Many people who claim to support transit advocate expanding bus service, saying buses are cheaper and more flexible. Unfortunately this is also the bait-and-switch position of anti-rail, anti-transit forces — they will initially support bus transit but then oppose actually funding it. In any event, while buses have their place, they are not enough for a balanced, multi-modal 21st century transportation system.
Buses get stuck in the same traffic congestion that snarls cars — and politicians will never create enough bus-only lanes to alleviate this. In downtown Seattle, a bus-rider's heaven, buses are routinely clotted up, even with bus lanes. Your bus is not only late, but it can be the fourth or fifth one back in a line stopped to take on passengers. Good luck getting there if you walk slowly. Buses with stairs are hard for many people to enter. And buses have a stigma in many communities. As I say, buses have a valuable place. But they can't replace rail for reliability, ease of entry, ease of riding, rider appeal, and passenger-miles-per-unit of energy.
Myth #2: Pave, baby, pave.
We've been adding more roads for years, and traffic congestion just keeps getting worse. Metro Phoenix is a laboratory example of this. But the phenomenon was first noted with the parkway construction and other car-based projects of Robert Moses in New York in the 1930s: These roadways actually become "congestion generators." Nevertheless, this is the American mindset. In supposedly "green" Washington state, the Republican candidate for governor promises to build and widen roads, and he's neck-in-neck in the race.
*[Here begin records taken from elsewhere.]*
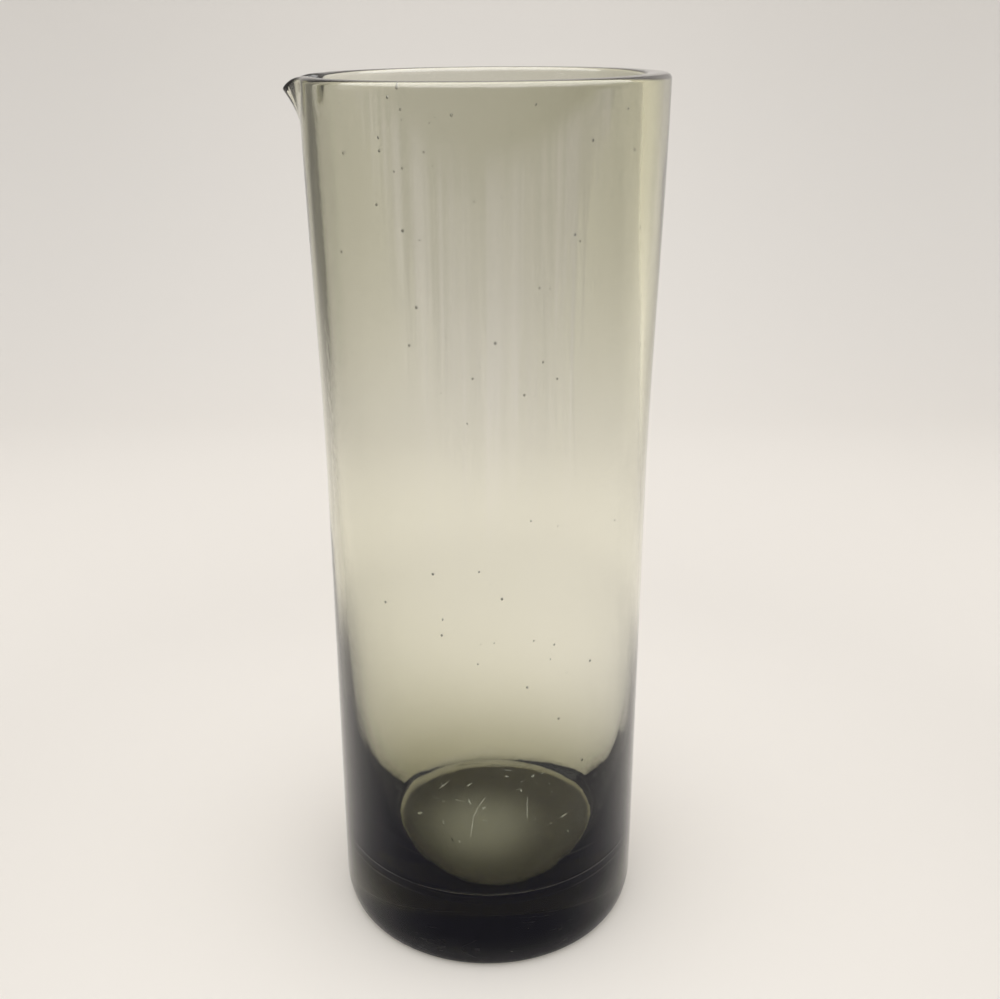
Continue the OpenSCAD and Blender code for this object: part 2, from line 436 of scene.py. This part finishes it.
# The long waves are drawn out up and down
WAVE_DRAW = (1.0, 1.0, 0.16)
# The frosted marks: scale of the grain, its two tones, its roughness and its bump
GRAIN_SCALE = 2400.0
GRAIN_TONES = ((0.62, 0.62, 0.56), (1.0, 1.0, 0.94))
GRAIN_ROUGHNESS = (0.45, 0.85)
GRAIN_STRENGTH = 0.6
GRAIN_HEIGHT = 0.00002


def new_material(name):
    """An empty node material with its output."""
    material = bpy.data.materials.new(name)
    material.use_nodes = True
    tree = material.node_tree
    tree.nodes.clear()
    return material, tree, tree.nodes.new("ShaderNodeOutputMaterial")


def clear_skin(tree, out, index):
    """A clear polished surface with this index."""
    skin = tree.nodes.new("ShaderNodeBsdfPrincipled")
    skin.inputs["Base Color"].default_value = (1.0, 1.0, 1.0, 1.0)
    skin.inputs["Roughness"].default_value = 0.0
    skin.inputs["IOR"].default_value = index
    skin.inputs["Transmission Weight"].default_value = 1.0
    tree.links.new(skin.outputs["BSDF"], out.inputs["Surface"])
    return skin


def noise_at(tree, place, scale, detail):
    """A noise over places."""
    noise = tree.nodes.new("ShaderNodeTexNoise")
    noise.inputs["Scale"].default_value = scale
    noise.inputs["Detail"].default_value = detail
    tree.links.new(place, noise.inputs["Vector"])
    return noise.outputs["Fac"]


def bump_node(tree, value, strength, height):
    """A bump of a height in metres."""
    bump = tree.nodes.new("ShaderNodeBump")
    bump.inputs["Strength"].default_value = strength
    bump.inputs["Distance"].default_value = height
    tree.links.new(value, bump.inputs["Height"])
    return bump


def glass_material():
    """Clear smoked glass: a fire-polished skin with faint waves, and a tint by depth."""
    material, tree, out = new_material("smoked_glass_look")
    skin = clear_skin(tree, out, GLASS_INDEX)
    depth = tree.nodes.new("ShaderNodeVolumeAbsorption")
    depth.inputs["Color"].default_value = (*GLASS_TINT, 1.0)
    depth.inputs["Density"].default_value = GLASS_DENSITY
    tree.links.new(depth.outputs["Volume"], out.inputs["Volume"])
    where = tree.nodes.new("ShaderNodeTexCoord")
    drawn = tree.nodes.new("ShaderNodeMapping")
    drawn.inputs["Scale"].default_value = WAVE_DRAW
    tree.links.new(where.outputs["Object"], drawn.inputs["Vector"])
    waves = noise_at(tree, drawn.outputs["Vector"], LONG_WAVES[0], 1.0)
    ripple = noise_at(tree, where.outputs["Object"], FINE_RIPPLE[0], 1.0)
    wave_bump = bump_node(tree, waves, 1.0, LONG_WAVES[1])
    ripple_bump = bump_node(tree, ripple, 1.0, FINE_RIPPLE[1])
    tree.links.new(wave_bump.outputs["Normal"], ripple_bump.inputs["Normal"])
    tree.links.new(ripple_bump.outputs["Normal"], skin.inputs["Normal"])
    return material


def seed_material():
    """Air in the glass: the index of air against that of the glass round it."""
    material, tree, out = new_material("seed_air")
    clear_skin(tree, out, 1.0 / GLASS_INDEX)
    return material


def mark_material():
    """Frosted glass: pale, rough, and uneven in brightness."""
    material, tree, out = new_material("frosted_nick")
    skin = tree.nodes.new("ShaderNodeBsdfPrincipled")
    where = tree.nodes.new("ShaderNodeTexCoord")
    grain = noise_at(tree, where.outputs["Object"], GRAIN_SCALE, 3.0)
    tone = mix_colour(tree, grain, *GRAIN_TONES)
    rough = tree.nodes.new("ShaderNodeMapRange")
    rough.inputs["To Min"].default_value = GRAIN_ROUGHNESS[0]
    rough.inputs["To Max"].default_value = GRAIN_ROUGHNESS[1]
    tree.links.new(grain, rough.inputs["Value"])
    bump = bump_node(tree, grain, GRAIN_STRENGTH, GRAIN_HEIGHT)
    tree.links.new(tone, skin.inputs["Base Color"])
    tree.links.new(rough.outputs["Result"], skin.inputs["Roughness"])
    tree.links.new(bump.outputs["Normal"], skin.inputs["Normal"])
    tree.links.new(skin.outputs["BSDF"], out.inputs["Surface"])
    return material


# The stage: a pale table that sweeps up behind, all in one sheet
TABLE_COLOUR = (0.868, 0.834, 0.792)
# The top of the backdrop: painted shade, greyer than the table
TOP_SHADE_COLOUR = (0.63, 0.61, 0.585)
SWEEP_START = 0.46
SWEEP_RADIUS = 0.35
SWEEP_TOP = 1.6
SWEEP_HALF = 5.0
SWEEP_STEPS = 25
# The level part of the sheet, from its front edge back
TABLE_STEPS = (-5.0, -0.8, -0.2, SWEEP_START)
# The sheet lies a hair below the glass, so that the two surfaces stay apart
TABLE_GAP = 0.00008


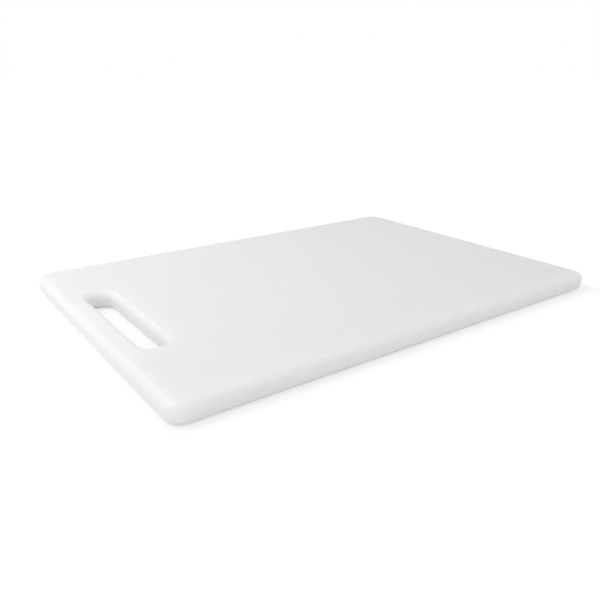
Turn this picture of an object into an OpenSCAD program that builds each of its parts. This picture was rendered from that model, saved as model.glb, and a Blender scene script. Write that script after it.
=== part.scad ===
/* [Board] */
// Length of the board, along X
board_length = 340; // [240:1:480]
// Width of the board, along Y
board_width = 240; // [160:1:320]
// Thickness of the board, between its two faces
board_thickness = 13; // [10:0.5:25]
// Radius of the four corners, seen from above
corner_radius = 10; // [7:0.5:30]
// Radius that rounds the outer edge at each face
edge_radius = 4.5; // [1:0.25:6]

/* [Hand slot] */
// Length of the slot at its narrowest, half way through the board
slot_length = 105; // [80:1:130]
// Width of the slot at its narrowest, half way through the board
slot_width = 16; // [12:0.5:30]
// Radius that rounds the rim of the slot at each face
rim_radius = 4.5; // [1:0.25:6]
// Width of the bar left between the end of the board and the slot
bar_width = 15.5; // [13:0.5:40]

/* [Hidden] */
$fn = 96;

board_colour = [0.94, 0.94, 0.92];

// Centres of the corner arcs, measured from the middle of the board
corner_x = board_length / 2 - corner_radius;
corner_y = board_width / 2 - corner_radius;

// The slot lies across the left end, half way along the board's width
slot_radius = slot_width / 2;
slot_x = -board_length / 2 + bar_width + slot_radius;
slot_end_y = slot_length / 2 - slot_radius;

// A rectangle with round corners, centred on the origin
module rounded_rectangle(length, width, radius) {
    square([length - 2 * radius, width], center = true);
    square([length, width - 2 * radius], center = true);
    for (x = [-1, 1], y = [-1, 1])
        translate([x * (length / 2 - radius), y * (width / 2 - radius)])
            circle(r = radius);
}

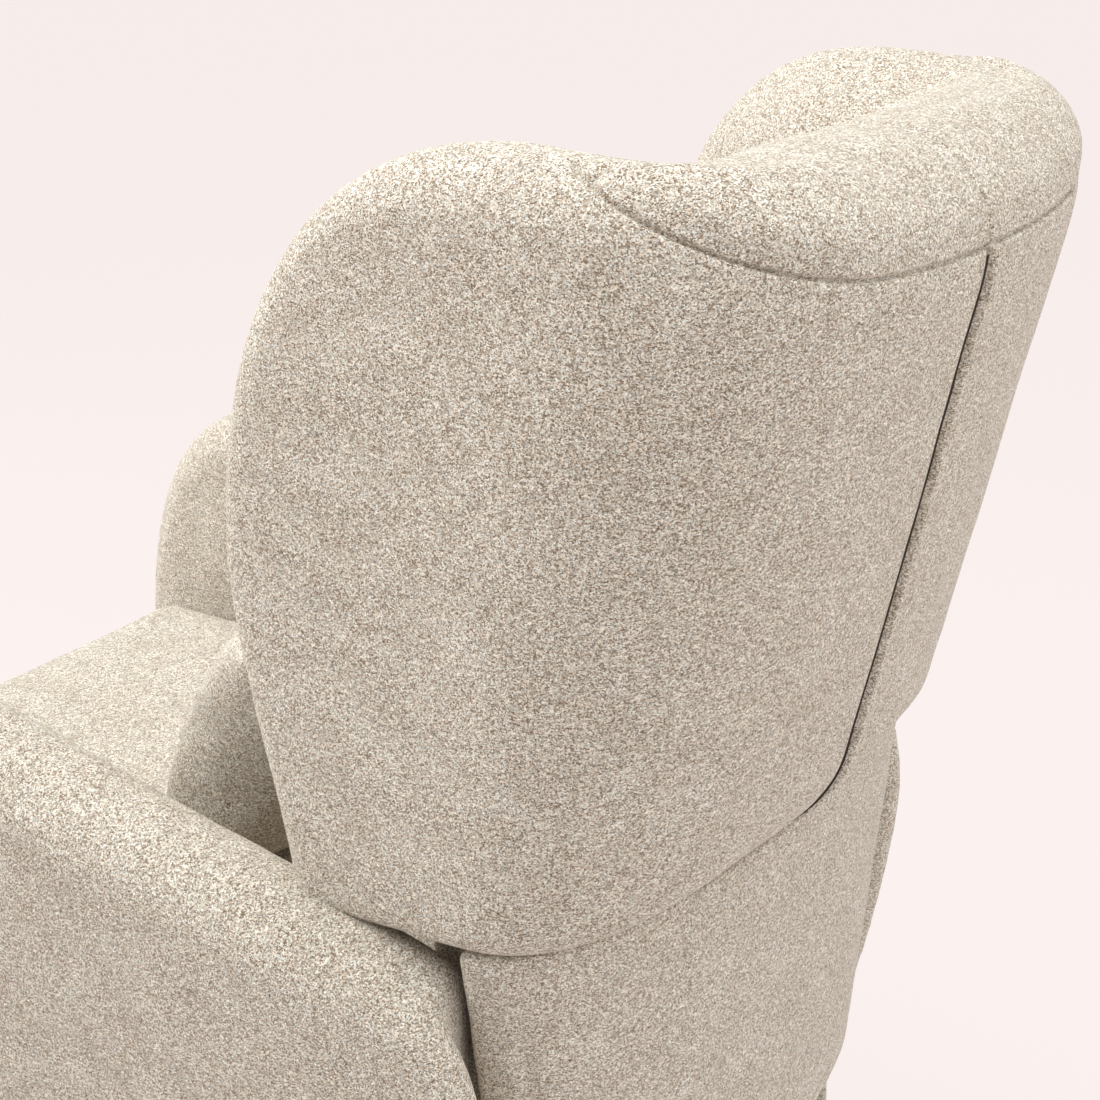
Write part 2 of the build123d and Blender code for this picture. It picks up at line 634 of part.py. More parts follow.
def make_chassis():
    bolts = chassis_bolts()
    screws = hinge_screws()
    for side, turn in (("left", False), ("right", True)):
        plate = chassis_plate() - bolts
        bracket = hinge_bracket() - screws
        rail = seat_side_rail() - bolts
        if turn:
            bracket = bracket - mirrored(cable_run(CABLE_RADIUS + 1))
            rail = rail - mirrored(lever_bore())
        save(f"chassis_plate_{side}", mirrored(plate) if turn else plate)
        save(f"hinge_bracket_{side}", mirrored(bracket) if turn else bracket)
        save(f"seat_rail_{side}", mirrored(rail) if turn else rail)
    save("seat_rail_front", seat_cross_rail(FRONT_RAIL_Y - RAIL_THICKNESS))
    save("seat_rail_rear", seat_cross_rail(REAR_RAIL_Y) - screws - cable_run(CABLE_RADIUS + 1))
    save("recline_pins", Compound(children=[recline_pin(), mirrored(recline_pin())]))
    save("frame_fasteners", Compound(children=bolts.solids() + screws.solids()))
    save("cross_tube_front", cross_tube(-155))
    save("seat_webbing", seat_webbing())
    save("lower_pivot_pins", lower_pivot_pins())
    save("dust_cover", dust_cover())
    save("front_panel", front_panel() - seat_cross_rail(FRONT_RAIL_Y - RAIL_THICKNESS))
    save("rear_apron", rear_apron())
    save("seat_cushion", seat_cushion())
    lever = release_lever()
    cable = cable_run(CABLE_RADIUS)
    save("recline_lock", recline_lock() - cable)
    save("release_cable", cable)
    save("release_lever", lever)


def make_arms():
    frame = arm_frame()
    pad = arm_pad() - frame
    save("arm_frame_left", frame)
    save("arm_pad_left", pad)
    well = lever_bore()
    save("arm_frame_right", mirrored(frame) - well)
    save("arm_pad_right", mirrored(pad) - well - lever_bezel())
    save("lever_bezel", lever_bezel())


def make_back():
    post = back_post()
    rail_low = back_rail(100, HINGE_X + PLATE + 3)
    rail_high = back_rail(610, HINGE_X + 2 * PLATE + 3)
    webbing = back_webbing()
    arm = recline_arm()
    inner = post + mirrored(post) + rail_low + rail_high + arm + mirrored(arm)
    shell = winged_shell()
    side = block(200, 400, -100, 600, 400, 1200)
    wing = (shell & side) - post
    centre = shell - side - mirrored(side) - inner - webbing
    save("wing_left", wing)
    save("wing_right", mirrored(wing))
    save("back_pad", centre)
    save("back_foot_pad", lower_pad() - inner - webbing)
    save("rear_panel", lower_panel())
    save("back_post_left", post - webbing)
    save("back_post_right", mirrored(post) - webbing)
    save("back_rails", Compound(children=[rail_low, rail_high]))
    save("back_webbing", webbing)
    save("recline_arm_left", arm)
    save("recline_arm_right", mirrored(arm))
    save("back_zipper", zipper())


def main():
    make_base()
    make_glide_base()
    make_links()
    make_chassis()
    make_arms()
    make_back()
    save("lumbar_pillow", lumbar_pillow())


main()
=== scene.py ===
import math

import bmesh
import bpy
import numpy as np
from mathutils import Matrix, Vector, noise
from mathutils.bvhtree import BVHTree


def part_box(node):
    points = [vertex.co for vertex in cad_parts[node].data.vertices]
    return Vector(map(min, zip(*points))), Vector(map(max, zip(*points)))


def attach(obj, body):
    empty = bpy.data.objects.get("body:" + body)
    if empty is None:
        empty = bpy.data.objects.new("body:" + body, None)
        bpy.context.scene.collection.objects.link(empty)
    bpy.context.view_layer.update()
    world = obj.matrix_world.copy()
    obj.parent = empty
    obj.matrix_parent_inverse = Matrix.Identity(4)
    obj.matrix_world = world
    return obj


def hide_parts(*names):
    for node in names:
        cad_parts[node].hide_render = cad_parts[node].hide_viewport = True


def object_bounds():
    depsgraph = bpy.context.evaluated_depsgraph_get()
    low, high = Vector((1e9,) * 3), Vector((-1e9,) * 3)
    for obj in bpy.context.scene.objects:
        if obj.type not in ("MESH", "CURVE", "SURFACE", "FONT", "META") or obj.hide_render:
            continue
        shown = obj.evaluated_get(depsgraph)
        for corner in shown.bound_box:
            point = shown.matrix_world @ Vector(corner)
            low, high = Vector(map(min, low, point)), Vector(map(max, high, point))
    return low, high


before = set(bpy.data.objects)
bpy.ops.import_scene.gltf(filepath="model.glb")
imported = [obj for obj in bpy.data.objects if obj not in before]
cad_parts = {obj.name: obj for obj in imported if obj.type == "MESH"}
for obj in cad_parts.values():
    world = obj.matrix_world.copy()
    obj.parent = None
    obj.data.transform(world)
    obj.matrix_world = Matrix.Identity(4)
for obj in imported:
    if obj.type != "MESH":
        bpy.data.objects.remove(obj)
cad_low, cad_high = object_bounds()

# Lengths are in metres, angles in degrees, the lens and its sensor in millimetres.

# Camera
CAMERA_AZIMUTH = 122.12
CAMERA_ELEVATION = 20.23
CAMERA_PLACE = Vector((1.2332, 0.8802, 1.2571))
CAMERA_LENS = 69.46
CAMERA_SENSOR = 36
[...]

But the case against more roads goes deeper than the fact that wider freeways, etc., often just don't work. The automobile is a key factor behind metropolitan air pollution and global warming. Now it is going to be a victim of peak oil. Any replacement vehicles will be much more expensive than the internal combustion engine running on light sweet crude that was abundant in 1965, but will grow less so every year ahead. So we're going to need transportation alternatives.
Myth #3: Public transit is too costly.
The news media and the conservative "think tanks" obsess about the price tag of transit projects (an exception is this LA Times endorsement). They never talk about the real costs of freeways and roads — not just the nominal price of paving, etc., but the huge, embedded expenses associated with increased pollution, increased warming, loss of farmland and natural habitat to sprawl and the destabilization of neighborhoods and urban cores.
Highways actually don't pay for themselves. And there's not a transportation system in the world that isn't subsidized (look at our serial airline crises, and this with a host of hidden subsidies already). It just matters how a society sets its priorities. Thus, Europe has advanced bullet trains, intercity trains, light rail networks, subways — and China is building them. Several European city-pair routes have seen high-speed rail kill off the (more polluting) airline competition. Cost? These projects only get more expensive every time America refuses to build a system.
The more troubling aspect of this argument brings us back to the poisonous and decadent myth that has been foisted on the American people since 1981 that tax cuts are free, and they can get something for nothing. If previous generations had followed this bread-and-circuses illogic, we wouldn't even have a nation. Public works are the foundation of an advanced civilization, and "the free market" alone won't provide for the public good. Government intervention, starting with Abraham Lincoln, created the transcontinental railroad. It built the airline system, even as passenger railroads were taxed to death. It built the Interstate highway system. All this without a second peep about that extra dime or quarter from the average taxpayer. Now we face entirely new competitive and indeed civilizational survival realities, but "it costs too much."
Another aspect of cost that gets no attention is how well-funded (and well concealed) the opposition is. The sprawl, road-building, oil, and auto industries have been successfully defeating transit initiatives for decades. Conservative "think tanks" (i.e., advocacy groups grinding out fake research that always supports their position), also very lavishly funded, have a fetish against transit — something about the fear of maybe riding in the same rail car as a brown person. On the other hand, there is no big money, pro-transit lobby in this country.
(Seattle-specific) Myth #4: It's not perfect enough.
Seattle never misses a chance to miss a chance to build a great mass transit network — all the while bemoaning how far behind Portland it is. And no measure put before voters reaches the desired perfection — as if that happens anywhere.
Large public works usually have to make political and other compromises. That happens in democracies. The Tennessee Valley Authority could have been "better" — but it turned out pretty damned good. Now, the Sound Transit measure takes a long time to build out. Well, that's because backers are terrified of asking voters to approve more money to build it faster. At least it's a start.
Myth #5: People won't ride it.
Amtrak ridership is at records, and this with a vastly underfunded system. It was amazing watching the every-other-day train stop at 3 a.m. in Cincinnati — once a major passenger rail hub — and a crowd of people waiting to get on.
Imagine how it would work with a convenient and frequent set of trains on high-speed roadbed. Amtrak corridor service in such places as California, the Northeast, the Northwest, even Michigan, is doing especially well. Light-rail systems routinely break ridership projections. This is not 1965. America is denser, more urban, and many people are sick of driving. They long for alternatives.
So here we go again? Can we still build a 21st century civilization in the United States? Maybe a President Obama will start to turn things around. A President McCain promises to defund Amtrak, and that's just the start.